Quote precisely the run of lines opening with the line containing "Continue the OpenSCAD" and closing with the line containing "WOK_RING = 62", and nothing else.

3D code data

----------

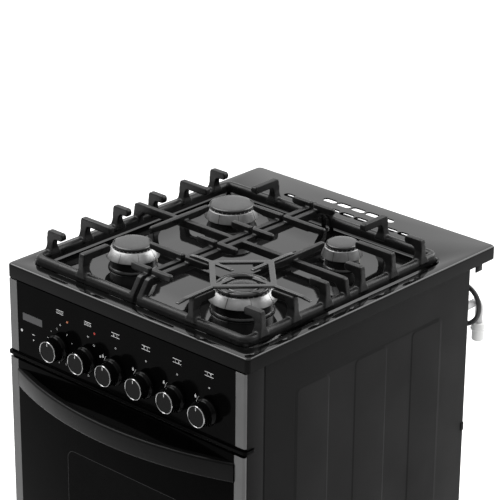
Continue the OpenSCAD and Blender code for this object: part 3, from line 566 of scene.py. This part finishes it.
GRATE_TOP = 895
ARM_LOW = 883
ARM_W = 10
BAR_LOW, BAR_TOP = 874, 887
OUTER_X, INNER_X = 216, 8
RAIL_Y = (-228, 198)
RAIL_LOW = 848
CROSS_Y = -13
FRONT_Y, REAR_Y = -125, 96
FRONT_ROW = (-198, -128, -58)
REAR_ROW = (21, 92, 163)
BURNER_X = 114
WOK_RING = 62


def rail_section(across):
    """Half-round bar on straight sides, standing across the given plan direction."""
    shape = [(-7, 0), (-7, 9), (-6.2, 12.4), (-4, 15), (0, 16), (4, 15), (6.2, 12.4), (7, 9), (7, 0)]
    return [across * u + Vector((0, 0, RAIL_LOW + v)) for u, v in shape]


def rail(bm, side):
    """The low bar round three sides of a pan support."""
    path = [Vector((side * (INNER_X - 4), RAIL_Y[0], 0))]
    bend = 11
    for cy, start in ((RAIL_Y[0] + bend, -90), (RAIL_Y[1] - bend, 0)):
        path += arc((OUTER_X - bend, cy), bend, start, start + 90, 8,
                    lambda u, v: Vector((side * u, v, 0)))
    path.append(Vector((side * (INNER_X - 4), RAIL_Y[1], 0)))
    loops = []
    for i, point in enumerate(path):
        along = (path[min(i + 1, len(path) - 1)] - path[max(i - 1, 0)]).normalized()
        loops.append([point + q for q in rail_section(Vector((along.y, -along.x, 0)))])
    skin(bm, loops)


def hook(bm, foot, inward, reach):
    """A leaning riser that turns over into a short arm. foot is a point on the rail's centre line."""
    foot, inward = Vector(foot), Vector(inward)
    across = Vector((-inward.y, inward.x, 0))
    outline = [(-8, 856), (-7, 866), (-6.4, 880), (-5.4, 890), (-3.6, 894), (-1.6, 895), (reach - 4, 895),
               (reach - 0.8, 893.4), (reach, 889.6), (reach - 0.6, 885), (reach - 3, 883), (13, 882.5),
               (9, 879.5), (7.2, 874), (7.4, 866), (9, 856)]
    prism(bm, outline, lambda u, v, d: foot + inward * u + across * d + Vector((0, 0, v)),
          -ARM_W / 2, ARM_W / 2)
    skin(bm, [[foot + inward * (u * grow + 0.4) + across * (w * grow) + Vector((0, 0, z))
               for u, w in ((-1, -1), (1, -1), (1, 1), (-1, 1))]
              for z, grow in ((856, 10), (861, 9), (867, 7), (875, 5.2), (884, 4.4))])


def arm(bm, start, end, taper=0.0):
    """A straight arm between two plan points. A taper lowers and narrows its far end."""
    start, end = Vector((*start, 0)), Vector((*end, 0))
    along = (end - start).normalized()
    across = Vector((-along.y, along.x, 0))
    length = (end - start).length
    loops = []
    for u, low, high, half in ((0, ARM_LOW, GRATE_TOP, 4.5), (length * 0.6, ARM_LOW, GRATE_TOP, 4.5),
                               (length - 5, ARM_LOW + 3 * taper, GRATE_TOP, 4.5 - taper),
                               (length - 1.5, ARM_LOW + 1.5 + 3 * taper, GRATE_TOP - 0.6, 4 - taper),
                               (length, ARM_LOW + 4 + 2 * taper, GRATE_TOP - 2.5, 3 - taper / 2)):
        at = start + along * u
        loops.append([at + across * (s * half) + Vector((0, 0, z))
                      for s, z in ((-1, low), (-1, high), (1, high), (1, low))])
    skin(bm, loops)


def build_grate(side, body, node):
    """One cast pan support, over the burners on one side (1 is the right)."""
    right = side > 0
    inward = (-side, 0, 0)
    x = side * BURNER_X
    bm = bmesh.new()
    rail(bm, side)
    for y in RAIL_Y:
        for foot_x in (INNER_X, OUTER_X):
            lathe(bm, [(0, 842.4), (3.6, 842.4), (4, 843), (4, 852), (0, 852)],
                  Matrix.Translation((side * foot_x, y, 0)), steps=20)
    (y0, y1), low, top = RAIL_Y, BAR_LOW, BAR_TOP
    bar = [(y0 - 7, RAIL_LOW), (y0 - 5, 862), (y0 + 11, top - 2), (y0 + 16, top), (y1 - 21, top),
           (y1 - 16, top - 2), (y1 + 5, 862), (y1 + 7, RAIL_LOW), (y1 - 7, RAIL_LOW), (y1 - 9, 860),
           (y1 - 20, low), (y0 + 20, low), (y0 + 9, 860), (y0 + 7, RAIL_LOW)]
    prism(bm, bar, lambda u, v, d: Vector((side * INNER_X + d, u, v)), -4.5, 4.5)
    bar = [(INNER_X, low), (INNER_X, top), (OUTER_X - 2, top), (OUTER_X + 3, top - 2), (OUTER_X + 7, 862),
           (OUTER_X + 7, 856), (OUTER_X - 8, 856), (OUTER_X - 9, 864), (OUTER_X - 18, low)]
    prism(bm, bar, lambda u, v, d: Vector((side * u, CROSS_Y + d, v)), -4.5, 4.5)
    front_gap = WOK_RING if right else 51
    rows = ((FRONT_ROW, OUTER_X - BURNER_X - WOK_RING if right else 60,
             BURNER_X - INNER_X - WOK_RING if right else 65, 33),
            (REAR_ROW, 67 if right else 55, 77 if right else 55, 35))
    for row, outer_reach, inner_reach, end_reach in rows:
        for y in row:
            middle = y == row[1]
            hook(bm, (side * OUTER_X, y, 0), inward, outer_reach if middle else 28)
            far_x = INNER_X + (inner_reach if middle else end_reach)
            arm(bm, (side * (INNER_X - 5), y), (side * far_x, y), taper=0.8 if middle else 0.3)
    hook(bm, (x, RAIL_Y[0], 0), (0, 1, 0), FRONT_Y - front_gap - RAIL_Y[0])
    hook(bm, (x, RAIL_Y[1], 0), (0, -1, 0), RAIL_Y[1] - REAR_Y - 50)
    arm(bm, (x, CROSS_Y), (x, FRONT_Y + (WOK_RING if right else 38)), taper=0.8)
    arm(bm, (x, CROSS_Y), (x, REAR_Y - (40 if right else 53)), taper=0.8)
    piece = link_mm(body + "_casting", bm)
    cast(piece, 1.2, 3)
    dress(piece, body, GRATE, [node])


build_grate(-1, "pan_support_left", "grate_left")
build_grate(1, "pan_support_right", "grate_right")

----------

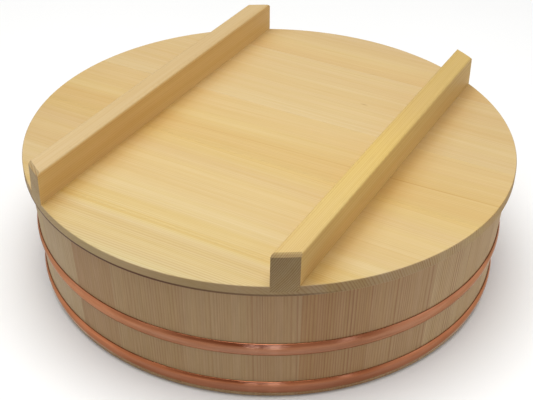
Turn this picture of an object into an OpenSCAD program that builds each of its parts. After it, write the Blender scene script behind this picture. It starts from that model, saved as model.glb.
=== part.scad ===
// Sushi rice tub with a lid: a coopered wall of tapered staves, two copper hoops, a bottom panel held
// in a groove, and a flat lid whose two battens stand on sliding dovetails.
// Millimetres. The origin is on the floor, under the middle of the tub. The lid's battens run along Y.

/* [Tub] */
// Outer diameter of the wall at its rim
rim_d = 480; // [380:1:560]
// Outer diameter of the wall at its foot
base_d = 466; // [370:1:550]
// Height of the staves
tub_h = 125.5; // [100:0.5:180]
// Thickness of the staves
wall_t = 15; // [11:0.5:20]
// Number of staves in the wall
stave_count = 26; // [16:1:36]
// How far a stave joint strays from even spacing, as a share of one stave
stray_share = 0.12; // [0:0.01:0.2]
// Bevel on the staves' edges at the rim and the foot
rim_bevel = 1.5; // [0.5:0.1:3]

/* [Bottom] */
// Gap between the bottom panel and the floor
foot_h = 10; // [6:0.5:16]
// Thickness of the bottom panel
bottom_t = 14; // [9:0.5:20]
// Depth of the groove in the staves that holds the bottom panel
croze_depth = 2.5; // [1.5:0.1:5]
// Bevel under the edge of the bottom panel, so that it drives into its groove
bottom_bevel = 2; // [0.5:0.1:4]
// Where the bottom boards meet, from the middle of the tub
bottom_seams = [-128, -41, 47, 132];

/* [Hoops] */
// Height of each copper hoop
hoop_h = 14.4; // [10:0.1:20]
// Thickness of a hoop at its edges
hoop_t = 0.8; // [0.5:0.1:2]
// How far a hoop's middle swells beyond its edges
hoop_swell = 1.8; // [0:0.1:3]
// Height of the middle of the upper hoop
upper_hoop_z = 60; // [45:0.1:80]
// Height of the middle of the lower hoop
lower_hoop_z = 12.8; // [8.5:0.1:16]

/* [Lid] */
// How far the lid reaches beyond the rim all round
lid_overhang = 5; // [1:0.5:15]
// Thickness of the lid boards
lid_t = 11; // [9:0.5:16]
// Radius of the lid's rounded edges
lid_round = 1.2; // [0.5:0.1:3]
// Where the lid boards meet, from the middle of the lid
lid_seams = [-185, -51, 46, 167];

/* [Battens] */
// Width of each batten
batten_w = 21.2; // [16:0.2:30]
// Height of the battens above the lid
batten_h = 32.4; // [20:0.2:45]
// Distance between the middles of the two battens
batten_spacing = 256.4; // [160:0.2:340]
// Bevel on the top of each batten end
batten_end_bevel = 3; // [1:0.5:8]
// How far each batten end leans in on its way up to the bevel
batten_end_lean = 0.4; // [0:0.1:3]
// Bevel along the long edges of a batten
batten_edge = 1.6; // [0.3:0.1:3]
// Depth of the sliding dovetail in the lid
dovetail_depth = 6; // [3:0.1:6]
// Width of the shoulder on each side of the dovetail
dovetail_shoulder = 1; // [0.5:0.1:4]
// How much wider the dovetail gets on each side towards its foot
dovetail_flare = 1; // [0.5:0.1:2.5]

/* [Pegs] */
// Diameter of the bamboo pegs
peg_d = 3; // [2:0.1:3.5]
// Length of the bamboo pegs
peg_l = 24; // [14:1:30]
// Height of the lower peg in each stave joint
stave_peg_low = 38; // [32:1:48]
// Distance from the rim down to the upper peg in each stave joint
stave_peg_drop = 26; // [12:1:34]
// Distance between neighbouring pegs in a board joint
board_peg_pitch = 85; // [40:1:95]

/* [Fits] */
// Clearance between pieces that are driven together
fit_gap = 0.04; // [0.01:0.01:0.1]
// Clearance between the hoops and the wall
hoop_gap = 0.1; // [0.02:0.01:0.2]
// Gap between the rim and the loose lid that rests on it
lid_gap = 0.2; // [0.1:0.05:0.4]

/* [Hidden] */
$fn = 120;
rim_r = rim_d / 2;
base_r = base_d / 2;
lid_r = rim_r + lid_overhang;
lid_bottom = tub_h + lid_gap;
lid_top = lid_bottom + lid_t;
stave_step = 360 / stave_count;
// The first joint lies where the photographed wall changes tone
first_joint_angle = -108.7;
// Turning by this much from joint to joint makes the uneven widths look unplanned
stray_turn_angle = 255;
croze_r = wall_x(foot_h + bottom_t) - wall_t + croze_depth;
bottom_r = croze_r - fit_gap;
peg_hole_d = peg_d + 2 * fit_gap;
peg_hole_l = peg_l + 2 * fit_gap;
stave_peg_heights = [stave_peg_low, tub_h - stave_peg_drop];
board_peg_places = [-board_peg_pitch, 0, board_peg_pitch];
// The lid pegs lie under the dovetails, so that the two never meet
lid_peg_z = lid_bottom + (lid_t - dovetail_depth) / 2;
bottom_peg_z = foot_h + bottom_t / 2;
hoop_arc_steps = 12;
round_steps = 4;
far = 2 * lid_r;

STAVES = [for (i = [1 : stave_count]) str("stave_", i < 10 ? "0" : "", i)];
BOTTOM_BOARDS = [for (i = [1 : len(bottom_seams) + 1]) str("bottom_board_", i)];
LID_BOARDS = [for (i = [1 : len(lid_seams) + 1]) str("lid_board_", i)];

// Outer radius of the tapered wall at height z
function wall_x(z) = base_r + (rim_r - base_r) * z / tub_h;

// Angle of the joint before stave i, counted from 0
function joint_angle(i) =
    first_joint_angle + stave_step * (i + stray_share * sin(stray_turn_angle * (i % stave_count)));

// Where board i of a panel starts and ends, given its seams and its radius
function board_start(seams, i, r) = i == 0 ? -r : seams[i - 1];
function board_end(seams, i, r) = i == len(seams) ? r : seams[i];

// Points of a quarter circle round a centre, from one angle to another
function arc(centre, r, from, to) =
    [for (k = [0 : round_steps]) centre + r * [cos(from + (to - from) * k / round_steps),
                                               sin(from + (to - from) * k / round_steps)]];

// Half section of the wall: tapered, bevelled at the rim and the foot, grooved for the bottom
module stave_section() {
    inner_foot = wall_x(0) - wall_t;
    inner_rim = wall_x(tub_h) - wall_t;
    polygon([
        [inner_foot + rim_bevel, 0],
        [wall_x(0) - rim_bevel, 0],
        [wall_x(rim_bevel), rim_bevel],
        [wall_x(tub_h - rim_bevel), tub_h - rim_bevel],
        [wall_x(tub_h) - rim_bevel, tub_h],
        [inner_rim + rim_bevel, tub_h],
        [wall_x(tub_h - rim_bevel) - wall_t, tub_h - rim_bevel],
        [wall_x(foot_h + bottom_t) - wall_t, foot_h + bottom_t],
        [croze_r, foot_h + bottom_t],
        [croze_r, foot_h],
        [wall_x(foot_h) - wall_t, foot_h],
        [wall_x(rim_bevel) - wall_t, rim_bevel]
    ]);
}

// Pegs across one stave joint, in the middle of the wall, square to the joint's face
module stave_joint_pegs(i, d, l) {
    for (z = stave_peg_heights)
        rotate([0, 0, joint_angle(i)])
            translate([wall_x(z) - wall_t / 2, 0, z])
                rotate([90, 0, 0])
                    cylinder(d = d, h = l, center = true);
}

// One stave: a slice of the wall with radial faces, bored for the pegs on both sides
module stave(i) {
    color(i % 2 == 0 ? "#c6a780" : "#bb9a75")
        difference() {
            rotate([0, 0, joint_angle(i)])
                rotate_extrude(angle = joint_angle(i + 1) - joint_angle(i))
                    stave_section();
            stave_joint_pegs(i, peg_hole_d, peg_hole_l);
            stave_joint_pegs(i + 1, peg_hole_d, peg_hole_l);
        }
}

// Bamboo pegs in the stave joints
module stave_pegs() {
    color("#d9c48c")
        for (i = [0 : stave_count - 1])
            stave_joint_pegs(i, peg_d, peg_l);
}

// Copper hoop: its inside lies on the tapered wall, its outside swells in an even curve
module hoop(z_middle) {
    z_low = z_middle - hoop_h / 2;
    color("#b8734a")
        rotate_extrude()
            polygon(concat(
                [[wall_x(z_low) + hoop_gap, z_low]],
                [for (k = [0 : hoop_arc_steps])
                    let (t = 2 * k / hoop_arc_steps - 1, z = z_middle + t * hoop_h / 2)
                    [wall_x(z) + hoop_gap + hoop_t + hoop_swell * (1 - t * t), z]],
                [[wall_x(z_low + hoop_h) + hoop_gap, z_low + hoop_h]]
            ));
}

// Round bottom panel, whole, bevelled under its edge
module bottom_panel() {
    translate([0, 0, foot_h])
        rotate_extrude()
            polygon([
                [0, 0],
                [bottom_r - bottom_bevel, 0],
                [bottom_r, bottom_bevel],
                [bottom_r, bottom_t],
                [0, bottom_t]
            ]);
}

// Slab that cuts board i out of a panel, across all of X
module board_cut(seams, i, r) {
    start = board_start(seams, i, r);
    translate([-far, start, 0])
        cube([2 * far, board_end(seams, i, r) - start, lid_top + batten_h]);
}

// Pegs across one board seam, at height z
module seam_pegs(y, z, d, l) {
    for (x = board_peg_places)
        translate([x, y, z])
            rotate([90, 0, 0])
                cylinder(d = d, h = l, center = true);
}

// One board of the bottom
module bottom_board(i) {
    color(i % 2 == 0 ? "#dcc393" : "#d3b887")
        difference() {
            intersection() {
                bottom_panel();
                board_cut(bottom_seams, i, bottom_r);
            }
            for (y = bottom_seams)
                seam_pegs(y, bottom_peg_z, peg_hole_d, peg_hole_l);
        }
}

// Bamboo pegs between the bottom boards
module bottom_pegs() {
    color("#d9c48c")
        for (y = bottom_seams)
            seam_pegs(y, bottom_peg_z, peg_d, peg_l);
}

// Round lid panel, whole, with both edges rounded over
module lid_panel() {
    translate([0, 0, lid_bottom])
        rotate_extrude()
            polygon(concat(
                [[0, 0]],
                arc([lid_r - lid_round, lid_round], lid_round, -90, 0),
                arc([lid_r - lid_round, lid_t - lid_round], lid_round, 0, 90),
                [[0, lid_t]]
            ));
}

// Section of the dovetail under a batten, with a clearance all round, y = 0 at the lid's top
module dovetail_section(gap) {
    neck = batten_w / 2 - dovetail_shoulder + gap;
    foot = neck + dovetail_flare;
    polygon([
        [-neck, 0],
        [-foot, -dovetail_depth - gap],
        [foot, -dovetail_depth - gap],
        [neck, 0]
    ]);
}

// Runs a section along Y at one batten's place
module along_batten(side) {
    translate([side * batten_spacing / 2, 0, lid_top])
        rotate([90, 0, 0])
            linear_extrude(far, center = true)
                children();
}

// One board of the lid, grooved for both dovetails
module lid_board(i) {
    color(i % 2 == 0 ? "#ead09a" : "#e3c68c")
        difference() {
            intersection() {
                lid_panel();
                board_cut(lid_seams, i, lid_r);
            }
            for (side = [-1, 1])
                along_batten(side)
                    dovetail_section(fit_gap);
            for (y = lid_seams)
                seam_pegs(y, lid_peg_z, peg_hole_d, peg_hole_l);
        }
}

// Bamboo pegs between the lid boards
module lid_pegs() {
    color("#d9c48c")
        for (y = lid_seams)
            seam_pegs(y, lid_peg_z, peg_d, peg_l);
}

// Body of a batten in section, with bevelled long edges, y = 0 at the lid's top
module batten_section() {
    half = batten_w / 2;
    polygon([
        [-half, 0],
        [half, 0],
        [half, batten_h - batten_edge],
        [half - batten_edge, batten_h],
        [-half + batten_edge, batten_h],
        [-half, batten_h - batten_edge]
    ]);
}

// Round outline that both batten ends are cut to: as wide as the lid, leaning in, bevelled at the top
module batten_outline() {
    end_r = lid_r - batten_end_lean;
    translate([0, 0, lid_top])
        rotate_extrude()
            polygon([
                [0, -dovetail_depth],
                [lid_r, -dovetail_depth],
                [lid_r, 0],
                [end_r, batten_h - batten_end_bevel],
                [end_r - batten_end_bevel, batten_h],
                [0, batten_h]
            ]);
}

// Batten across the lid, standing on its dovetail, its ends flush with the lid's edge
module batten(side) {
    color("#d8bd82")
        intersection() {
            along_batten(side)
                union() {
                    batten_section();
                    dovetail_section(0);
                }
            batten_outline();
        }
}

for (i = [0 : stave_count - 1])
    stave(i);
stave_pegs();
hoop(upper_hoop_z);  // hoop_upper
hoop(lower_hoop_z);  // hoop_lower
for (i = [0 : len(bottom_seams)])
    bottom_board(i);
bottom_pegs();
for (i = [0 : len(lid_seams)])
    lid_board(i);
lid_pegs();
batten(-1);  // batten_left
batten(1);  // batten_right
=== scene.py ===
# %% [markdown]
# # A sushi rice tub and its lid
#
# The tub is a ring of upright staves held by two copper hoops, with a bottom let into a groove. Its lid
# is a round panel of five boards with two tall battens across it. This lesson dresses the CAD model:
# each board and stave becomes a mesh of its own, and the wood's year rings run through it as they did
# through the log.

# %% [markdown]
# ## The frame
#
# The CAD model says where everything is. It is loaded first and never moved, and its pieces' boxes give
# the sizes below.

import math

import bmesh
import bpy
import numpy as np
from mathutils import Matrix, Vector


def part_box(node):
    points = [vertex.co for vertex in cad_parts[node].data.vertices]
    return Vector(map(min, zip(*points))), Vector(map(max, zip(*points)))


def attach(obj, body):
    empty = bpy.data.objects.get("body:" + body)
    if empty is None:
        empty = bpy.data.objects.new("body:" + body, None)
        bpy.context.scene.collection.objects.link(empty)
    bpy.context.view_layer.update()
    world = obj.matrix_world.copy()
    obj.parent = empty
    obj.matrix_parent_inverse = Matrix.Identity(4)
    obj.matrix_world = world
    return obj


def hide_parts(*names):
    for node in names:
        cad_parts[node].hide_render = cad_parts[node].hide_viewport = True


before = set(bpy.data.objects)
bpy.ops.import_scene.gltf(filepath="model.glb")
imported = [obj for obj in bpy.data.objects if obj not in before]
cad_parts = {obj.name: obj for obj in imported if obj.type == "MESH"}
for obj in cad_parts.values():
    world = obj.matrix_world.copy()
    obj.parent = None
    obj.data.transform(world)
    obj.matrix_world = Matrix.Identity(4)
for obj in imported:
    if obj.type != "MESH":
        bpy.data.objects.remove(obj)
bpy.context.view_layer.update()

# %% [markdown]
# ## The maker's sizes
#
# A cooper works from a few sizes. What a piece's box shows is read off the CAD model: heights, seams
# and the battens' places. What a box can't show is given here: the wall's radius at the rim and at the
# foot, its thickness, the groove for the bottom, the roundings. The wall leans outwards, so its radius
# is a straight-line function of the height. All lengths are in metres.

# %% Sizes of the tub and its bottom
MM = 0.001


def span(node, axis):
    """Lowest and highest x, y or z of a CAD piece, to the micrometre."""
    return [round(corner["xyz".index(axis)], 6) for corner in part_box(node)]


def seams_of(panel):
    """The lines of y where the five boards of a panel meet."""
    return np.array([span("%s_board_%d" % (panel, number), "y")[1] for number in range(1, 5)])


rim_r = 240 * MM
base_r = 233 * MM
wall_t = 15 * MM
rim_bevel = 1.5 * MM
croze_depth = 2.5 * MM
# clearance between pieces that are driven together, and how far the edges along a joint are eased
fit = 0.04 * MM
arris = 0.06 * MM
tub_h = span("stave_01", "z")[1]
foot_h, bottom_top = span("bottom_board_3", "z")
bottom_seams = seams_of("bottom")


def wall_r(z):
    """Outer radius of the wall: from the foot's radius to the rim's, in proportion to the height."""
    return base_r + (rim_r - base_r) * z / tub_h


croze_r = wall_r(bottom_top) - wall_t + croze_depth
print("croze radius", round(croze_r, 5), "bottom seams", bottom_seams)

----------

Solved problem:
Continue the OpenSCAD and Blender code for this object: part 3, from line 566 of scene.py. This part finishes it.
GRATE_TOP = 895
ARM_LOW = 883
ARM_W = 10
BAR_LOW, BAR_TOP = 874, 887
OUTER_X, INNER_X = 216, 8
RAIL_Y = (-228, 198)
RAIL_LOW = 848
CROSS_Y = -13
FRONT_Y, REAR_Y = -125, 96
FRONT_ROW = (-198, -128, -58)
REAR_ROW = (21, 92, 163)
BURNER_X = 114
WOK_RING = 62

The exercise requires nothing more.